The Internet censorship agency of China, the Cyberspace Administration of China (CAC), has released the draft of a framework it intends on introducing to regulate the blockchain industry in the company. The draft, “The Regulation for Managing Blockchain Information Services,” was published last Friday in order to give the public the opportunity to provide comments before the regulations are officially implemented.
If the framework is accepted as it is written, would apply to any entity in the country that is considered to be a blockchain information services provider. It would also be the first time that rules overseeing the industry have been introduced.

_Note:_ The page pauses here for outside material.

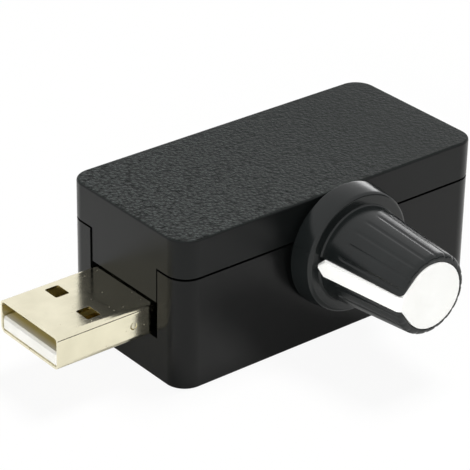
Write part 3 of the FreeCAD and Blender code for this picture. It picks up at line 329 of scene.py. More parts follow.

Per the CAC, a blockchain information service provider is defined as an “entity” or “node” that provides information services to either the private or public sector using blockchain technology.
The draft set of rules spans 23 articles. One would require that any blockchain service provider register with the CAC within 10days of launching services. Another states that the providers must register their names, industry fields, server addresses and service types with the agency. The information would be made available to the public and the CAC would investigate the companies annually to ensure that nothing has changed.
The exact types of blockchain companies that could be affected by the rules was not identified. However, some blockchain experts in the country have indicated that the proposals would most likely have an impact on “supernodes” of specific blockchain networks.
Mining pool BTC.TOP’s fonder, Jiang Zhuo’er, posted on Weibo, “For example, each of the 21 supernodes of the EOS network is operated by a company or an individual. As such, they must be fully compliant [with this regulation].”
Other sectors could be held to the new rules, as well. The draft proposal indicates that highly regulated fields—education, news reporting and publishing, pharmaceuticals—would be required to obtain licenses from authorities before registering with the CAC.
In addition, service providers could not use the blockchain to “produce, duplicate, publish, and disseminate” information prohibited by current laws. All service providers would also be obligated to adhere to Know-Your-Customer (KYC) guidelines, including the collection and reporting of national identification numbers and/or cell phone numbers. “Service providers must store the logs and content published by users of their blockchain services for six months and provide this information to law enforcement when required,” details the new policy.